Sometime later I was preparing for ordination to the priesthood. I was enjoying serving my title as honorary curate at Wakefield Cathedral but there was one blot on the horizon. Being a cathedral, various parts of the Eucharist were sung and I didn’t sing, at least not in public and certainly not solo! When I was about seven I had attended a Roman Catholic convent school. I had vivid memories of being lined up in the school hall singing ‘Early one morning just as the sun was rising’ and one of the nuns working her way along the rows, hand cupped to her ear listening to us. When she got to me she told me to be quiet because I couldn’t sing. And from that day on whenever I thought anyone was listening, I mimed. At the prospect of singing in church I literally froze!

Free at last!

Feeling sick with apprehension, I booked a session with the college singing tutor. I also asked some friends to pray with me. As they prayed and released me from the effects of that nun’s words something happened within me. I clearly felt three ‘things’ (presumably demons) moving around and then, as we prayed further, leave. We praised God together – in song! Although that had not been her intention, the nun’s words had acted like a curse they had bound me mentally, emotionally, physically and spiritually and I had needed to be set free.

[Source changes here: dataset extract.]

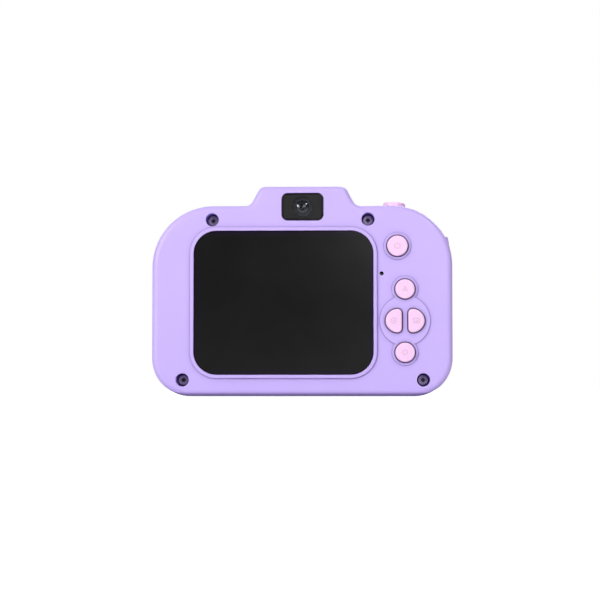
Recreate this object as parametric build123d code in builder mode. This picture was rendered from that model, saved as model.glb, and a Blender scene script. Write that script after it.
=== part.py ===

The authority to bind and to loose given to Peter in Mt 16:19 is extended to the other disciples in Mt 18:18. Traditionally this has been interpreted as referring to the Church’s authority to forgive sins, or, following the rabbinic use at the time of Christ, to authoritatively interpret and apply the Scriptures. But my experiences of being released, together with my experience of praying for others, made me look again at these passages and wonder whether our interpretation is too narrow?

Our potential in Christ

Following his confession of Jesus as Messiah and Son of the living God, Peter is given ‘the keys of the `Kingdom of Heaven’. Behind this lies Isaiah 22: 22 and the idea of the faithful steward who holds the keys of the household. What does it mean for Peter to be given the keys of the Kingdom? Is it perhaps about the many different ways people enter the Kingdom and the Church’s potential to help or hinder that process? That is certainly what Peter did for Jews on the day of Pentecost (Acts 2:41) and for Gentiles at the house of Cornelius and the Council of Jerusalem (Acts 10 and 15). Is it perhaps also about how the Kingdom grows in a person’s life and the barriers that need to be removed if we are to reach our full potential and stature in Christ?

Is my experience of having been bound not by a malevolent curse but by the negative words of a well-meaning person, more common than we might think? Anyone involved in the ministry of deliverance will be familiar with the practice of binding the powers of darkness before releasing individuals or places from their effects but I wonder whether as Christians we don’t have the opportunity to release people into the Kingdom more often than we realise? And conversely whether by negative attitudes and expectations we unintentionally bind people and inhibit God’s action in their lives?